By late 2012 BI forecast 24% annual credit growth for the year as a whole, with a higher share of credit going towards productive purposes (working capital and investment loans) rather than consumer loans. Import growth thus slowed from 0.9% y-o-y in July 2012 to a slump of 9.2% in August according to data from Bank Mandiri, causing the trade balance to revert from four months of deficit reaching $263m in July to a surplus of $233m by August and $533m in September.

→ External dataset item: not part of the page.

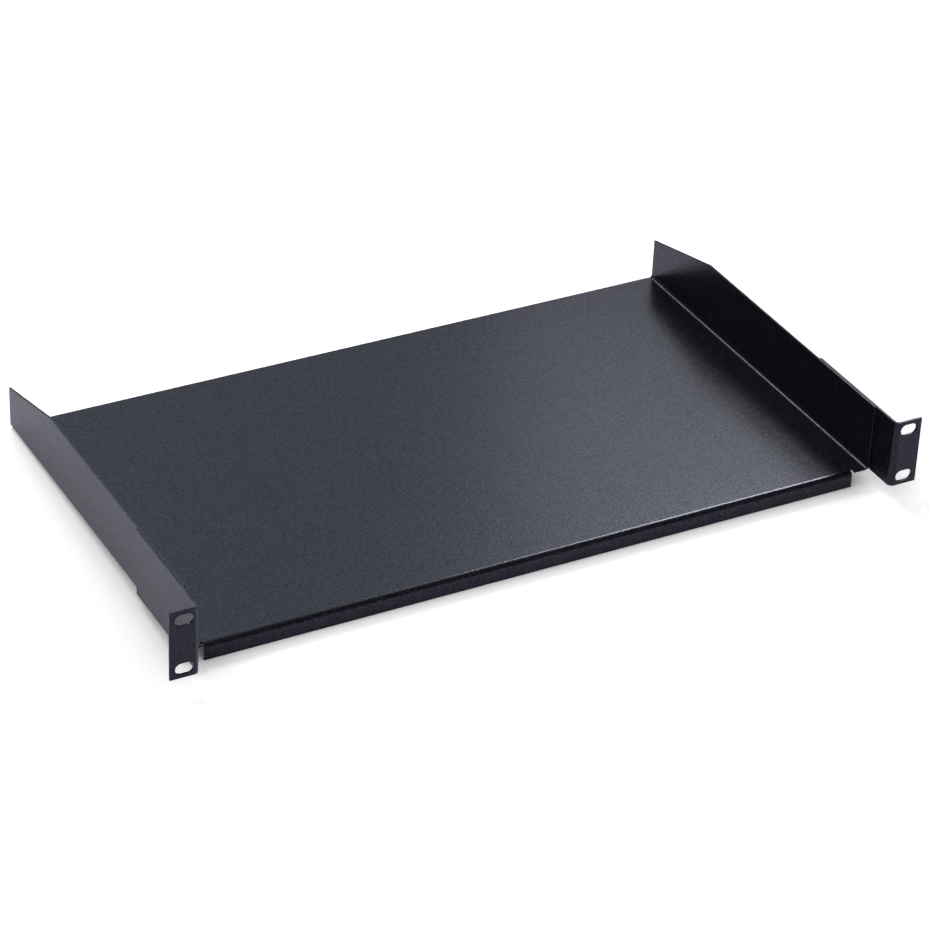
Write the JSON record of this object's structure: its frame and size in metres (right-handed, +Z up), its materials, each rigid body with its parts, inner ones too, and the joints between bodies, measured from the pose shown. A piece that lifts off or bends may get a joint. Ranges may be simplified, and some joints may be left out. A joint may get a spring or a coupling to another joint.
{
  "type": "cantilever rack shelf",
  "caption": "Shallow one-unit shelf folded from sheet steel, with tapered side walls, a lip folded down in front, and two welded L brackets whose slotted ears screw to rack posts.",
  "frame": {"origin": "centre of the four rack screws, in the plane of the ears' rear faces, which rest on the front of the rack posts", "axes": "+X to the right as seen from the front, along the rack's width; +Y to the back, into the rack; +Z up"},
  "size_m": [0.4826, 0.2765, 0.0529],
  "materials": {
    "black_powder_coat": "fine-textured satin black powder coat on folded sheet steel"
  },
  "bodies": {
    "root": {"shelf_tray": "black_powder_coat", "left_bracket": "black_powder_coat", "right_bracket": "black_powder_coat"}
  },
  "joints": []
}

“As imports have started to slow gradually since July, we are expecting a narrowing of the deficit to around 2.2% for 2012 as a whole,” Bimo Epyanto told OBG. With oil and gas accounting for 55% of imports, the trade balance had a deficit of $561m year-to-date in November 2012, down from a surplus of $23.6bn in the same period in 2011. While it is encouraging that investment in manufacturing is driving growth in productive imports, the rise in oil and gas imports is a worrying sign and reflects the need to list subsidised domestic fuel prices in the near term. The deficit may not reflect an overheating of the economy as feared by some in 2012, but it does reveal structural weaknesses of an economy with little downstream capacity. These developments add pressure to enact policies to establish industrial production locally and lift fuel subsidies that exacerbate consumption-related import growth.